Earlier in the day, the jury watched as CCTV caught the accused policeman "creeping" across the motel courtyard and into his alleged victim's bedroom.
At 2.34am on February 5, the defendant can be seen walking across the motel courtyard and slowly opening the door to the complainant's room.
The complainant told the court she "absolutely did not" hear him enter as she slept. The video also shows he did not knock.
"He's creeping and it's f**king disgusting," the female officer said through tears.
"First thing I knew was when I woke up to pain," she continued. "I was being told to be quiet by [the defendant]."
The alleged victim said the accused left the room and she sat on her bed in tears.

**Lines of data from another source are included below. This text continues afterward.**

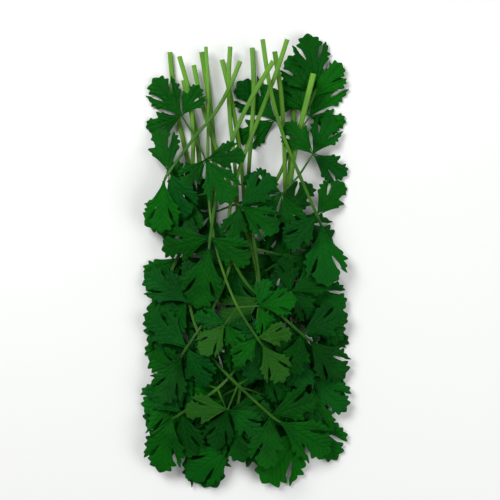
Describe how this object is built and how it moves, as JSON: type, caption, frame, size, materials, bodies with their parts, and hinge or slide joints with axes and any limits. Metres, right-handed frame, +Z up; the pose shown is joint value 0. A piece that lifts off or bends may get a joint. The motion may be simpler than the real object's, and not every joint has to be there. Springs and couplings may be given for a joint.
{
  "type": "parsley bunch",
  "caption": "Cut bunch of flat-leaf parsley lying down: long thin stems with lobed, toothed leaflets piled over one another.",
  "frame": {"origin": "middle of the bounding box, on the surface that the bunch lies on", "axes": "+Y towards the cut ends of the stems, +X across the bunch, +Z up from the surface"},
  "size_m": [0.1052, 0.2268, 0.0317],
  "materials": {
    "leaf_dark": "satin deep green leaf",
    "leaf_mid": "satin mid green leaf",
    "leaf_light": "matt pale green leaf"
  },
  "bodies": {
    "root": {"leafy_stem_01": "leaf_dark", "leafy_stem_02": "leaf_mid", "leafy_stem_03": "leaf_light", "leafy_stem_04": "leaf_mid", "leafy_stem_05": "leaf_light", "leafy_stem_06": "leaf_dark", "leafy_stem_07": "leaf_mid", "leafy_stem_08": "leaf_dark", "leafy_stem_09": "leaf_dark", "leafy_stem_10": "leaf_dark", "leafy_stem_11": "leaf_dark", "leafy_stem_12": "leaf_dark", "leafy_stem_13": "leaf_dark", "leafy_stem_14": "leaf_light", "leafy_stem_15": "leaf_mid", "leafy_stem_16": "leaf_mid", "leafy_stem_17": "leaf_mid"}
  },
  "joints": []
}
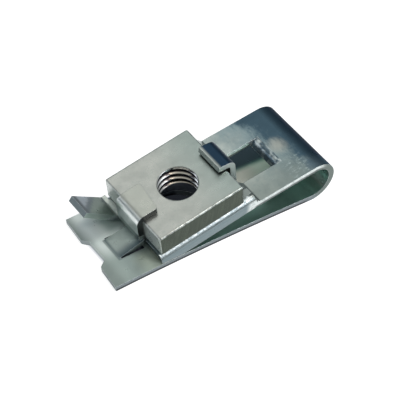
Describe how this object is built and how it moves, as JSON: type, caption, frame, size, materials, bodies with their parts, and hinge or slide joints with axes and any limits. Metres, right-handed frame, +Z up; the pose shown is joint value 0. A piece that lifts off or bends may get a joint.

"I don't know anyone super well and I'm with a whole team of boys," she said. "I didn't think I could go and say anything so I just sat there crying on the bed."
CCTV from earlier in the night also shows lewd behaviour by several officers staying at the motel, including a senior sergeant getting naked in front of the beer-drinking group.
Then, just past midnight, the group begin to play a game of stripping as officers sitting in a circle in the courtyard begin to take their clothes off, the security footage shows.
However, amid the foolishness, one of the female officers was allegedly assaulted. The first incident occurred when her workmate allegedly put his hands down her shorts in one of the motel rooms, and later when she woke to find the same man lying behind her.
But the accused cop's lawyer, Paul Borich QC, claims any sexual contact was consensual.
He told the jury it was a "pre-arranged hook-up" and a case of regret about the night's events, not rape.
Police began investigating the incident on the morning of the incidents.
The accused officer has been stood down from the police and a separate employment investigation will be conducted, Auckland's Detective Superintendent Dave Lynch has said.